Di niente in particolare. Lento come una colata lavica!
I tuoi brani nascono sempre da riff di basso oppure ti capita anche di comporre partendo dalla chitarra?
In realtà compongo quasi sempre con la chitarra! La chitarra mi da subito l’idea dell’impronta e del colore che può lasciare un riff.
I Neker, inevitabilmente, vengono ricondotti alla tua figura, ma si ci troviamo innanzi a una vera e propria band: mi presenteresti i tuoi due compagni?
Beh credo che vengano condotti alla mia figura perché “i Neker” semplicemente non esistono, Neker sono io. Ma sicuramente ho i miei musicisti di fiducia: come per Jhon Zorn c’è Marc Ribot per me alla chitarra c’è Alessandro Eusebi e come per Ozzy c’era Mike Bordin per me alla batteria c’è Daniele Alessi!

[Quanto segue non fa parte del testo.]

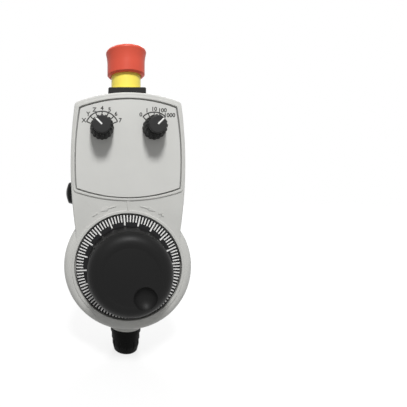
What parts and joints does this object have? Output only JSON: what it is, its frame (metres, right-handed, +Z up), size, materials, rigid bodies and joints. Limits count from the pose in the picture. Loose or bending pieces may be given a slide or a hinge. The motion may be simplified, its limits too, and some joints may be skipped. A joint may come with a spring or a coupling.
{
  "type": "hand-held pulse generator handwheel",
  "caption": "Hand-held control for jogging a machine's axes: dial wheel with finger dimple, two selector knobs, emergency stop, side button, magnet back.",
  "frame": {"origin": "centre of the outer face of the magnet on the back", "axes": "+Y out of the back along the magnet's axis, +Z up from the cable gland to the emergency stop, +X to the right seen from the front"},
  "size_m": [0.1014, 0.0725, 0.2518],
  "materials": {
    "housing_plastic": "fine moulded grain",
    "panel_foil": "printed matte foil",
    "dial_plate": "satin black with white divisions",
    "wheel_plastic": "semi-gloss moulded",
    "knob_plastic": "satin moulded",
    "cap_plastic": "satin moulded with a white line",
    "stop_red": "gloss moulded",
    "stop_yellow": "gloss moulded",
    "stop_black": "satin moulded",
    "button_plastic": "gloss moulded",
    "gland_plastic": "satin moulded",
    "seal_rubber": "matt",
    "magnet_rubber": "matt",
    "magnet_steel": "zinc plated",
    "steel": "plain bright",
    "brass": "machined",
    "aluminium": "machined",
    "inner_plastic": "moulded",
    "board_laminate": "solder-masked",
    "terminal_green": "moulded",
    "magnet_ferrite": "ground"
  },
  "bodies": {
    "housing": {"front_shell": "housing_plastic", "rear_shell": "housing_plastic", "housing_seal": "seal_rubber", "housing_screws": "steel", "screw_inserts": "brass", "front_panel": "panel_foil", "shaft_bush": "brass", "encoder_housing": "aluminium", "encoder_screws": "steel", "detent_stator": "magnet_ferrite", "light_sensor": "inner_plastic", "encoder_cover": "inner_plastic", "encoder_socket": "inner_plastic", "estop_seal": "seal_rubber", "estop_base": "stop_black", "estop_sleeve": "stop_yellow", "estop_spring": "steel", "estop_nut": "inner_plastic", "estop_contact_block": "inner_plastic", "button_bezel": "button_plastic", "button_nut": "steel", "button_switch": "inner_plastic", "magnet_core": "magnet_steel", "magnet_cover": "magnet_rubber", "magnet_screw": "steel", "circuit_board": "board_laminate", "board_screws": "steel", "terminal_block": "terminal_green", "gland_body": "gland_plastic", "gland_nut": "gland_plastic", "gland_insert": "seal_rubber", "axis_switch_body": "inner_plastic", "axis_switch_washer": "steel", "axis_switch_nut": "brass", "step_switch_body": "inner_plastic", "step_switch_washer": "steel", "step_switch_nut": "brass"},
    "handwheel": {"dial_ring": "dial_plate", "wheel_drum": "wheel_plastic", "wheel_hub": "aluminium", "hub_screws": "steel", "encoder_shaft": "steel", "shaft_ring": "steel", "detent_rotor": "magnet_ferrite", "disc_hub": "aluminium", "code_disc": "steel"},
    "axis_selector": {"axis_switch_shaft": "aluminium", "axis_knob_body": "knob_plastic", "axis_knob_collet": "brass", "axis_knob_cap": "cap_plastic"},
    "step_selector": {"step_switch_shaft": "aluminium", "step_knob_body": "knob_plastic", "step_knob_collet": "brass", "step_knob_cap": "cap_plastic"},
    "estop_plunger": {"estop_stem": "inner_plastic"},
    "estop_turning_head": {"estop_head": "stop_red"},
    "side_button": {"button_cap": "button_plastic"}
  },
  "joints": [
    {"name": "dial_turn", "type": "hinge", "parent": "housing", "child": "handwheel", "pos_m": [0, -0.0445, -0.052], "axis": [0, 1, 0], "continuous": true},
    {"name": "axis_select", "type": "hinge", "parent": "housing", "child": "axis_selector", "pos_m": [-0.02, -0.0445, 0.0547], "axis": [0, 1, 0], "range_deg": [-22.5, 112.5]},
    {"name": "step_select", "type": "hinge", "parent": "housing", "child": "step_selector", "pos_m": [0.02, -0.0445, 0.0547], "axis": [0, 1, 0], "range_deg": [-90, 0]},
    {"name": "stop_push", "type": "slide", "parent": "housing", "child": "estop_plunger", "axis": [0, 0, -1], "range_m": [0, 0.0045], "stiffness_N_per_m": 1500, "springref_m": -0.008, "deforming": ["estop_spring"]},
    {"name": "stop_twist", "type": "hinge", "parent": "estop_plunger", "child": "estop_turning_head", "pos_m": [0, -0.0225, 0.1], "axis": [0, 0, -1], "range_deg": [0, 45], "stiffness_Nm_per_rad": 0.1, "springref_deg": -11.46},
    {"name": "button_push", "type": "slide", "parent": "housing", "child": "side_button", "axis": [1, 0, 0], "range_m": [0, 0.002], "stiffness_N_per_m": 800, "springref_m": -0.003}
  ]
}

Dopo l’uscita di “Louder” nel 2017, avevate intrapreso un ottimo cammino live che vi aveva portato persino in Canada. Sul più bello sono arrivati i blocchi sanitari e avete dovuto interrompere il vostro percorso. In termini pratici, quanto credi che questa situazione abbia compromesso la crescita della tua band?
Non credo che abbia compromesso la mia crescita o quella della mia band credo solo, in termini pratici, che abbia “rotto i coglioni”.

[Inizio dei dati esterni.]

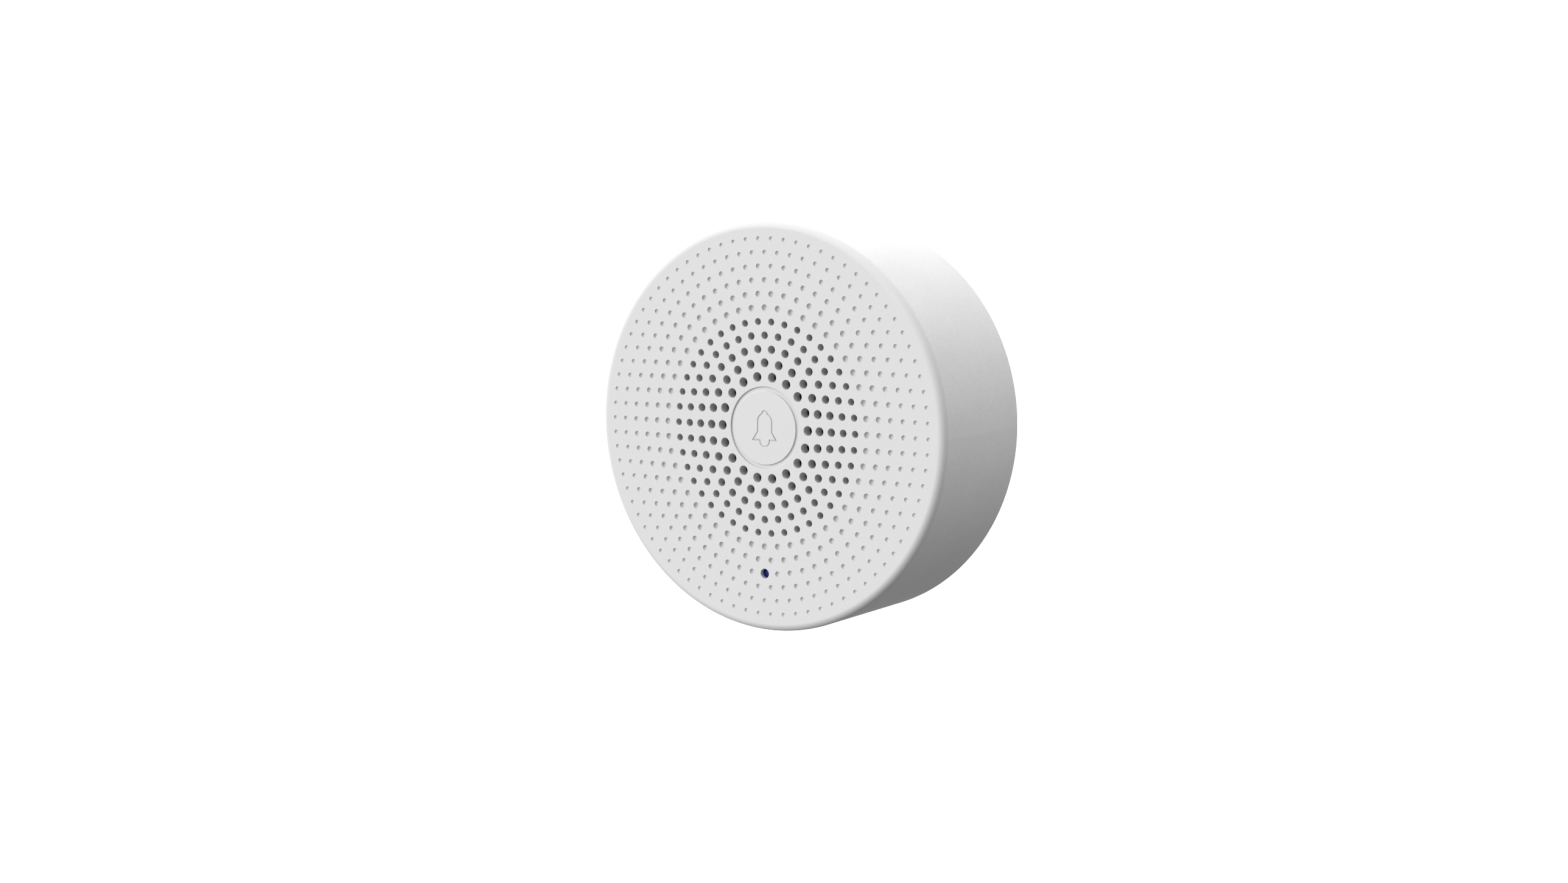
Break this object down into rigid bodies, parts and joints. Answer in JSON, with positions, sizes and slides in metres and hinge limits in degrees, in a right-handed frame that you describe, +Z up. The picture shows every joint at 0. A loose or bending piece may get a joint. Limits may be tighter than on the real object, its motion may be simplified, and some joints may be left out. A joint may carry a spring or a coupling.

Questa situazione frustrante ha in qualche modo inciso sui pezzi contenuti in “Slower”?
No, il disco era già stato registrato prima della pandemia.
Nelle note promozionali appare una tua dichiarazione “Non ho grandi messaggi da dare posso solo esprimere ciò che provo o raccontare storie. Credo che la gente sia satura di messaggi e abbia solo bisogno di buona musica in cui perdersi.” Credi di avercela fatta a creare con “Slower” buona musica in cui perdersi?
Lo spero, ma questo forse dovreste chiederlo a chi l’ha ascoltato! Personalmente, “Slower” è un lavoro che mi fa impazzire e in cui mi ci perdo volentieri come non mi era mai successo prima con qualcosa di mio!
In chiusura ti chiedo se hai già individuato l’aggettivo che darà il nome al prossimo disco…
Non sei il primo a farmi questa domanda! Al momento ti direi che sono ancora indeciso su vari nomi, non per forza aggettivi!